I, and I suspect others like me, go through life expecting the very best from people--including myself--and when met with frustration and disillusion time after time, the weight begins to take its toll until, in some but fortunately not all, it robs us of what we once so cherished. We become withered apple-core people unable to appreciate the good when it does present itself.

And we live in an optical-illusion world in which the first version that strikes our eye is too often ugly. Our political system is shattered, and those we elected to represent us represent only their own self interests. Our education system and prison system and health system; our physical infrastructure...all are crumbling around us and there seems to be nothing whatever that we (and especially we as individuals) can do about it.
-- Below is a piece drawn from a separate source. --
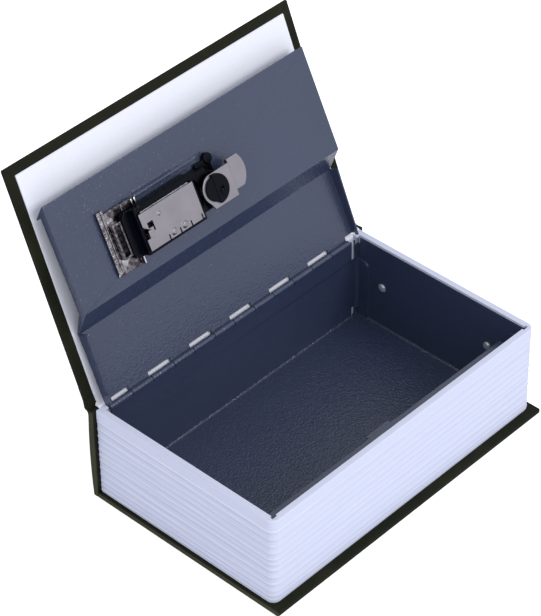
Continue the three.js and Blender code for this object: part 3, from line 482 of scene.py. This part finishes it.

I do not want to be a curmudgeon. I do not want to look in the mirror--well, I go to great lengths to avoid doing so in any case--and see Ebenezer Scrooge. Fortunately, there is still a part of me that delights in the positive, that loves the innocence of children and some adults, that chokes up seeing soldiers reunited with their families and watching people comfort one another in times of disaster. I love happiness, and patriotism, and people--especially two men, of course--in love.

It's a constant battle for a great many people...and I admit, to me...not to let our personal losses harden us to, and separate us from, the world around us. Holidays are particularly hard, especially as one gets older and those who were so integral and important part of our life are no longer in it.

But as some people, alone in the dark, sing to themselves to reassure themselves that everything will be all right, I sing songs to keep the door to hope and my belief in the goodness of humanity from closing completely: two of my personal favorites, as some of you know, are "Maybe This Time" and "The Impossible Dream." Who could not find hope and courage in their words?

Dorien's blogs are posted by 10 a.m. Central time every Monday, Wednesday, and Friday. Please take a moment to check out his website ( and, if you enjoy these blogs, you might want to check out Short Circuits: a Life in Blogs ( ).


Kage Alan said...

If some see you as a curmudgeon, I fear I'm not far behind you in being seen as one, too, though for possibly different reasons.

I think I may have said this somewhere else recently, but when it comes to youth these days, I don't envy them. I pity that they don't have as much experience navigating parts of life as I do or as you do. Ironically, you might even say the same about me.

It's difficult to watch some of these younger 20 somethings (not all because some are more aware than others) mistake false confidence for knowledge, ignorance for experience, and success for becoming a replaceable cog in a corporate machine.

I work and interact with a few of these folks during the week and they don't seem to "get it" or understand that their efforts are simply allowing them to pick up speed before they hit the brick wall. Do they listen?

That is perhaps the greatest joke of all., shall I meet you at the even Tea For Two Curmudgeons today?

Jesse Fox said...

I've been hiding for sometime and unsure if you even remember me, but trust me you are not alone in being seen as a possible curmudgeon. At 43 (which isn't that old) I've discovered myself showing the first signs of becoming one myself.

My frustrations have been building rapidly for the past few years. As a good friend told me once this world has become a revolving door society filled with self-centered, arrogant people who believe life owes them simply because they were born. This younger generation nauseates me to the point I simply want to punch their smug faces.

What little I've accomplished in my life I had to work for and I've always tried to do so with intelligence, common sense,compassion, and honesty. Now it seems all four have ceased to exist.Is it any wonder everything that was once bright and shiny about our country has become tarnished by ignorance and greed?

Yeah, just call me Scrooge as well. At some point something has to break...


Dorien/Roger said...

Of course I remember you, Jesse. And the reason I rant and yell about things is just so that you and Kage and all those many, many other people who feel the same way we do can realize we're not alone and, that for all the evidence to the contrary, there are still good people out there. Values are worth maintaining and fighting for.